Just my opinion.  :) 

 

Lauren79
by on Aug. 14, 2014 at 12:23 PM

I'm not getting married any time soon, it's been talked about, but he hasn't come out and asked, and right now he knows that I won't get married for a variety of other reasons that have nothing to do with our children.

I have no issue saying NO and telling him exactly why. I've never been anything but honest with him since we were kids, that's not going to change now.

I'm not a perfect mom, I've made my fair share of mistakes, but I didn't think it was a bad thing to talk to my daughter and see how she would feel about it. Permission was not the right word to use.  

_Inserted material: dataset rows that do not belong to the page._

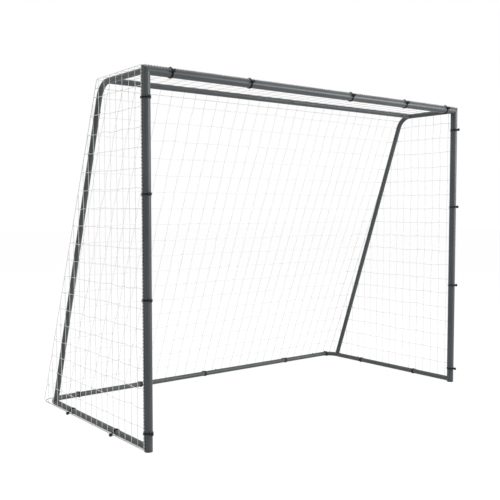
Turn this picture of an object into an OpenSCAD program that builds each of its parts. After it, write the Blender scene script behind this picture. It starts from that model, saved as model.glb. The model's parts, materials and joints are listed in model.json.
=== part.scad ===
// Sectional steel goal frame with a box net.
// X runs along the crossbar, Y from the goal mouth to the back, Z up.
// The origin is the middle of the footprint, on the ground. Sizes are millimetres.

/* [Overall] */
// Outer width over the two posts
goal_w = 2200; // [1800:10:3000]
// Height of the top of the crossbar above the ground
goal_h = 1690; // [1400:10:2200]
// Distance from the posts back to the rear top bar
top_depth = 340; // [260:10:500]
// Distance from the posts back to the rear ground bar
base_depth = 1070; // [950:10:1500]

/* [Tube] */
// Outer diameter of the posts and the crossbar
post_d = 40; // [36:1:50]
// Outer diameter of the side, rear and ground tubes
tube_d = 28; // [25:1:32]
// Outer diameter of the upright socket at each post's foot
foot_d = 38.4; // [36:0.2:50]
// Wall thickness of every tube
wall = 1.2; // [1:0.1:1.6]
// Centre-line radius of the bend at the top of each rear upright
bend_r = 100; // [70:5:140]
// Centre-line radius of the bend at each rear ground corner
base_bend_r = 80; // [60:5:110]

/* [Sections] */
// Crossbar arm of a front corner, from the post's axis to its seam
arm_in = 115; // [100:5:160]
// Downward arm of a front corner, from the crossbar's axis to its seam
arm_down = 116; // [100:2:160]
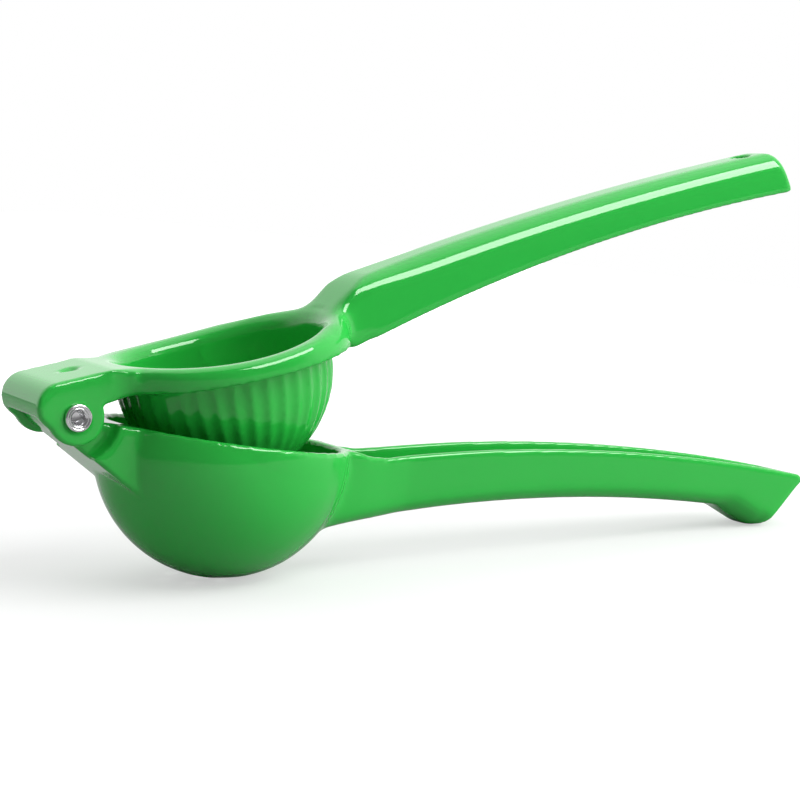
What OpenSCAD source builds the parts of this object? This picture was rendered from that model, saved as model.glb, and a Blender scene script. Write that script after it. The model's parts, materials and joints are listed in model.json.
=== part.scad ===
// Hinged lemon squeezer: two cast arms that turn on one rivet.
// Each arm is drawn in its own frame, with the hinge pin at the origin and the arm along +X, and
// the two frames agree when the squeezer is shut. Both are then turned to the half open rest pose.
// The squeezer stands on its bowl and its foot, at z = 0, and the origin is below its middle.

/* [Bowl] */
// Outer radius of the juice bowl
bowl_r = 33; // [31:0.5:35]
// Wall of the bowl
bowl_wall = 2.4; // [1.8:0.1:3]
// From the pin to the nearest point of the bowl, along the arm
bowl_start = 12.2; // [11.5:0.1:15]
// Height of the pin over the bowl's centre
bowl_drop = 5.3; // [4:0.1:7]
// Height of the pin over the bowl's rim
rim_drop = 0.8; // [0.4:0.1:2]
// Diameter of a drain hole
drain_d = 3.6; // [3:0.1:4.4]
// Distance from the middle drain hole to the others
drain_pitch = 7; // [6:0.1:9]
// Number of drain holes round the middle one
drain_count = 6; // [5:1:7]

/* [Neck and knuckle] */
// Radius of the knuckle that turns between the cheeks
knuckle_r = 5.4; // [5:0.1:5.8]
// Slope of the neck's underside
neck_slope = 31.4; // [28:0.1:34]
// Radius of the pockets beside the knuckle that the cheeks turn in
pocket_r = 11.1; // [10:0.1:11.5]

/* [Press cup and ring] */
// Clearance between the press cup and the bowl
cup_gap = 2.2; // [1.5:0.1:3]
// Wall of the press cup
cup_wall = 2.2; // [1.8:0.1:2.6]
// Number of flutes round the press cup
flutes = 40; // [32:1:44]
// Depth of a flute at the ring
flute_depth = 0.8; // [0.4:0.1:1]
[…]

Quoting sara82lee: If you don't want to get married, don't make the decision based on what your daughter wants. It's your life, not hers.

 

Lauren79
by on Aug. 14, 2014 at 12:25 PM

I never said I couldn't, just didn't think it was wrong to talk to her and get her feelings on it. Permission was the wrong word to use.  

Quoting Birdseed:

Honestly, I don't think it's fair to put this on the kids and I don't think it's very fair to your SO to make your future based on your kids/family.

You're an adult.  Independent adult, right?

Why can't you make a decision whether or not to get married all by yourself?

 

 

tiafez
by Silver Member on Aug. 14, 2014 at 12:29 PM

what if she decides she's 100% for it? 

Rocker.Mom.07
by The Savior on Aug. 14, 2014 at 12:31 PM
1 mom liked this

That's, honestly, weird to me. I can understand talking to the kids and seeing how they feel but if I love a man, want to marry him...I will. Children don't have the life experiences or have felt adult feelings to make those life decisions for their parents...even 16 year olds. I can understand your boyfriend's disappointment.